アメリカの関心がウクライナの支援よりロシアの体制の弱体化にあることは明白だ。だがアメリカの外交は意外と強かである。野心は仄めかしつつも外交上は決してそれを認めないという使い分けをしている。

ただ、その強かさがどこまで保てるのかという点には問題もある。

バイデン大統領がヨーロッパを歴訪することになっている。リトアニアで開かれるNATOの首脳会談に参加するためである。東欧(ポーランドやバルト三国)はウクライナを早期にNATOに組み入れるべきだと考えているが西ヨーロッパとアメリカ合衆国はこの考えに比較的冷淡な態度をとり続けている。

プリゴジンの乱でプーチン体制は弱体化しているぞ!というのは簡単なのだが、NATOはこの単純なメッセージでは満足しないかもしれない。

東ヨーロッパにはプーチン大統領やルカシェンコ大統領に焦りを募らせている国が多い。当然これらの国は「ウクライナの早期NATO加盟」を望むだろう。トルコはフィンランド加盟を認めるつもりはなく、ハンガリーのように親プーチンの国もある。外交的にこれをどう抑えるかが重要なのだがバイデン大統領の発言はやや不規則なものになっている。

スウェーデンではコーランに火がつけられるという事件が発生した。おそらくトルコはさらに態度を硬化させるだろう。

さらにハンガリーの首相は親プーチン色を鮮明にし始めあからさまにプーチン体制を支援している。スウェーデンのNATO加盟についても批准しない考えなのだそうだ。

さらにバイデン大統領は内政上で最高裁判所との文化戦争というもう一つの戦争を戦っている。

発言が不規則化するバイデン大統領を抑えるのが周りのスタッフの役割である。ブリンケン国務長やイエレン財務長官は非常に苦労しつつも懸命にこの問題に取り組んでいる。だが今回のCIAのバーンズ長官の発言を見るとどうやら「そうでない人」もいるようである。

仮に事態が不安定化すれば周囲に不安が拡散する。バイデン大統領やCIA長官はロシアの体制が不安定化すれば民主主義陣営が勝つという単純な図式で世界を見ているようだが実際にはワグネルがベラルーシに染み出して、それがポーランドなどを不安にさせ「核共有を求める」というような「戦争の浸潤」も起き始めている。

この手の話は日本のテレビや新聞ではあまり語られなくなった。

東西冷戦の図式で事態を捉える人が多いため「もはや理解不能だ」という人が多いのだろう。さらに、専制主義との戦いの上に「防衛増税」の議論が載っている。マイナンバーのような炎上が起きればおそらく防衛増税議論は頓挫してしまうだろう。マスコミが主導して炎上を起こすわけにはいかない。

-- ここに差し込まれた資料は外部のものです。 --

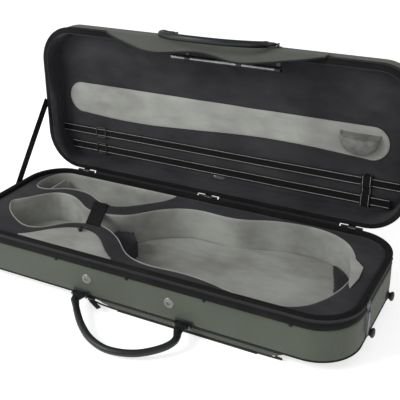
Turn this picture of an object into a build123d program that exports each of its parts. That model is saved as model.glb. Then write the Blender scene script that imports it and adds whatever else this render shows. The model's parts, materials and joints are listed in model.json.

テレビや新聞はあまり伝えないだろうが、次の注目点はアメリカがどの程度NATOをまとめることができるのかあるいはわかりやすい造反が出るのかという点になりそうだ。

ロシアのウクライナ侵攻は明確な国際秩序への挑戦であり、ウクライナの犠牲者が出続けることはあってはならない。だが実際には終息の糸口はまだ見えていないようだ。